Have you ever had one of those moments when as soon as you say something you wish you could take it back? That as the words leave your mouth you could physically force That was one of mine. So, I sat for a full ten minutes wondering how the heck I was going to get through a Confession in Italian, a language I only brokenly spoke, and a language that I don’t know how to say prayers or sins in. So, bravely, I thumbed through my prayer book to find the Latin prayers and rite for Confession, hoping there was something in there I could use. Fortunately, there was no priest who spoke Italian, so while I did not receive Confession, I did avoid an ill-fated attempt to do so (Nicole would later say she was going to do the same thing with French, and then realized her confession would consist entirely of French words for food products). For me, the rest of the day consisted of quiet reflection and wandering around the various buildings and churches for prayer and adoration.

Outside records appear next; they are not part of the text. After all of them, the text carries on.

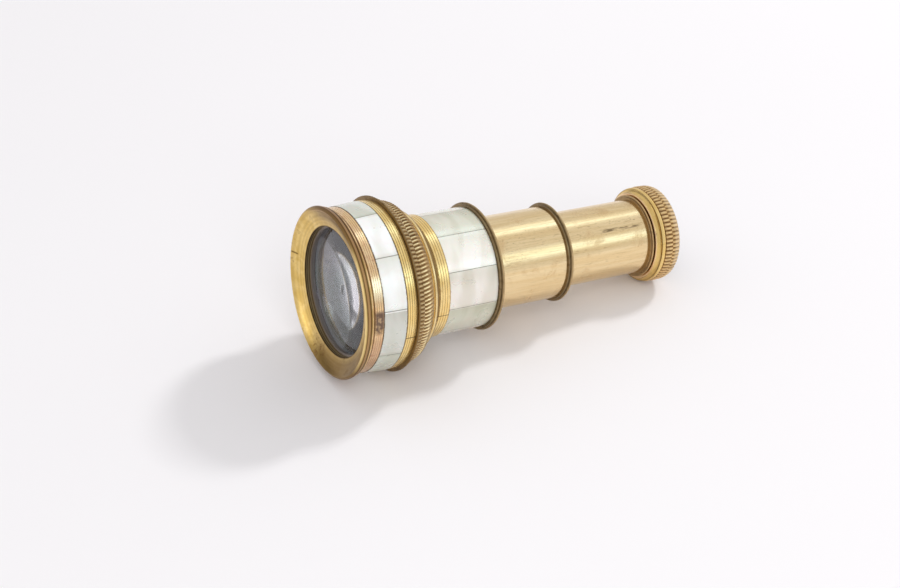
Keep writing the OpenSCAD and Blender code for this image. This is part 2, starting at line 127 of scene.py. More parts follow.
def between(tree, value, low, high, soft):
    """1 where the value lies between low and high, with soft edges."""
    return product(tree, remap(tree, value, low - soft, low + soft),
                   remap(tree, value, high - soft, high + soft, 1.0, 0.0))


def noise(tree, place, scale, detail=3.0, roughness=0.55, distortion=0.0):
    return add(tree, "ShaderNodeTexNoise",
               {"Vector": place, "Scale": scale, "Detail": detail, "Roughness": roughness,
                "Distortion": distortion}).outputs["Fac"]


def stretched(tree, place, scale):
    return vector_calc(tree, "MULTIPLY", place, scale)


def combined(tree, x=0.0, y=0.0, z=0.0):
    return add(tree, "ShaderNodeCombineXYZ", {0: x, 1: y, 2: z}).outputs[0]


def counted_round(tree, turn, first, number):
    """Counts evenly spaced steps round the axis, from a first one at a turn."""
    return product(tree, calc(tree, "DIVIDE", calc(tree, "SUBTRACT", turn, first), 360.0), number)


def from_nearer_end(tree, share):
    """How far a share of a step lies from the nearer end of the step."""
    return calc(tree, "MINIMUM", share, calc(tree, "SUBTRACT", 1.0, share))


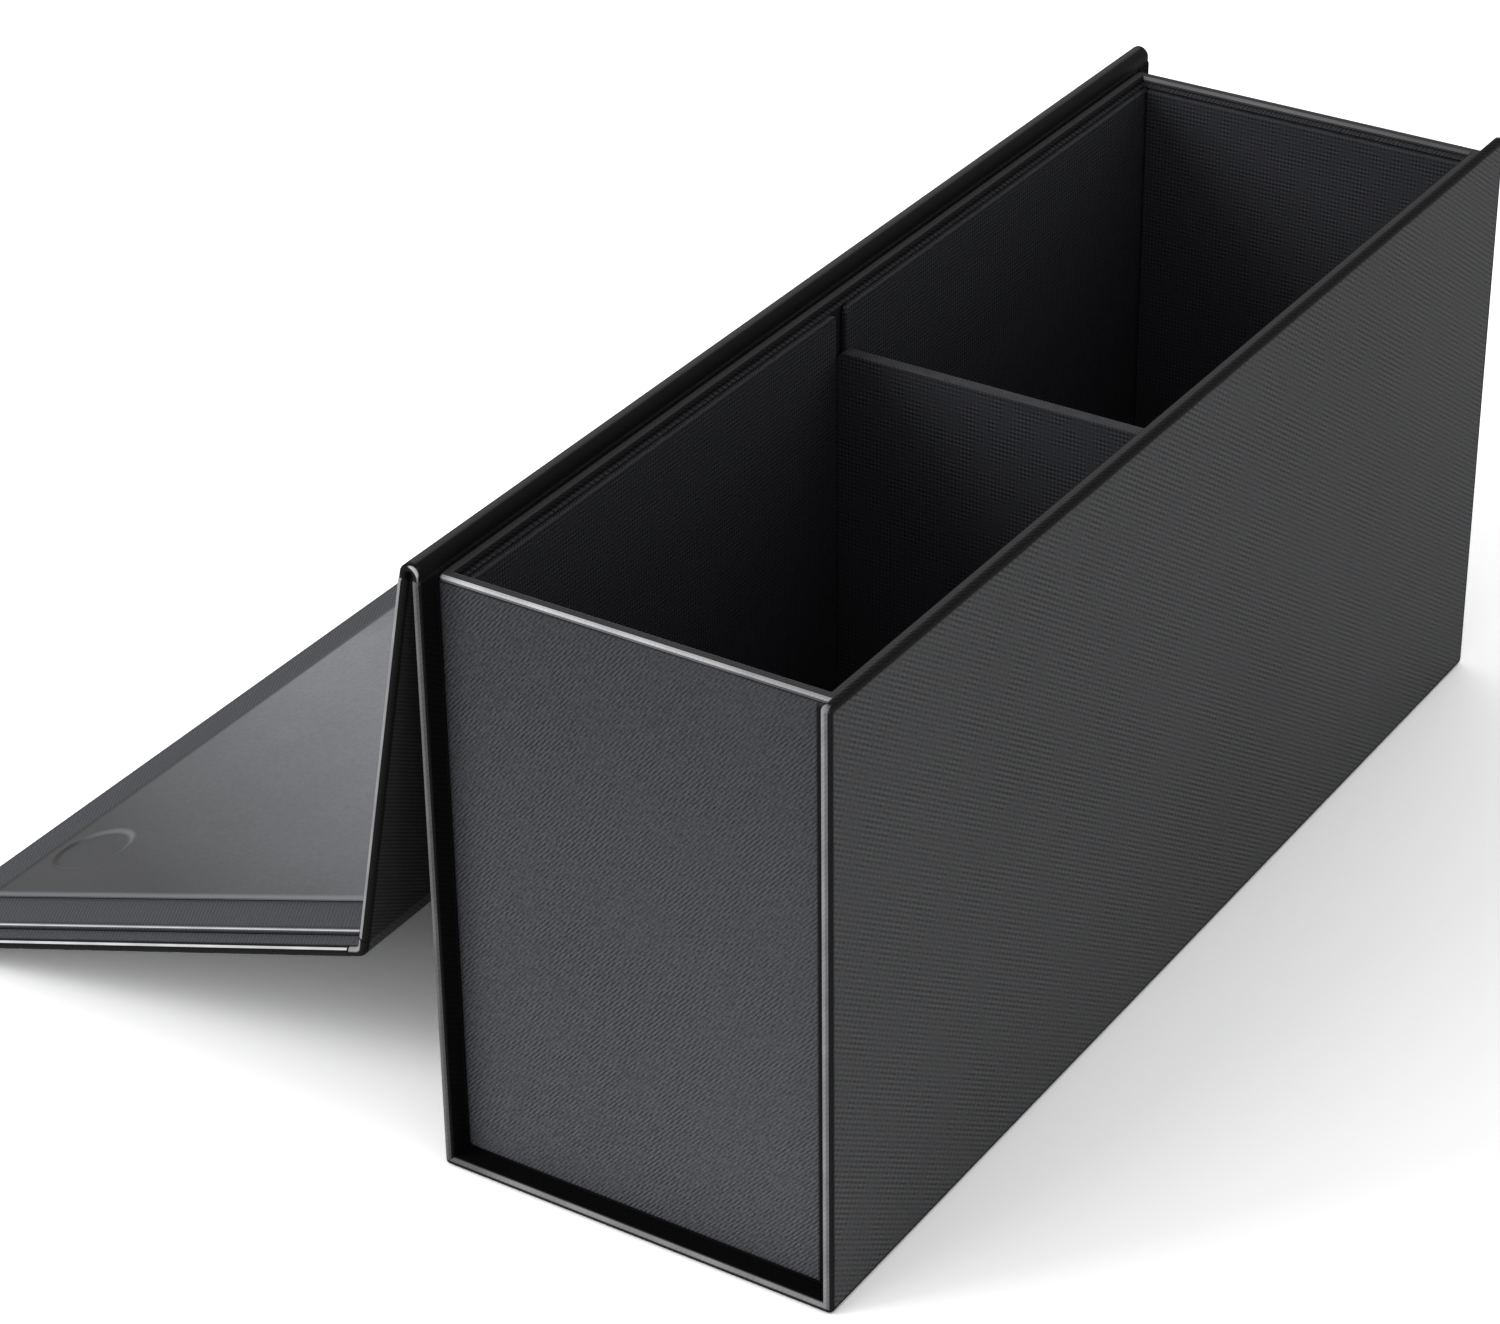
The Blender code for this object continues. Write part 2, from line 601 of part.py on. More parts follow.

That evening, we attending sung Vespers in the Church, and I attended the Mass afterwards. By this point our Portuguese had gotten pretty good, so we were able to sing most of vespers out of the book, and I was able to get most of the Mass responses down. We ended the night together by saying a candlelit rosary, and attending a candle light procession. Actually, the procession didn’t really happen, even though it was on the schedule, so we just quietly processed, the four of us, a short, short, distance to where the votive candles were and added ours to the collection. So, our bodies tired from walking all day, and our spirits tired from prayer and travel, we returned to our guesthouse, said our prayer together, and then went to bed, rising the next morning to catch our bus,then our plane and return home to our house.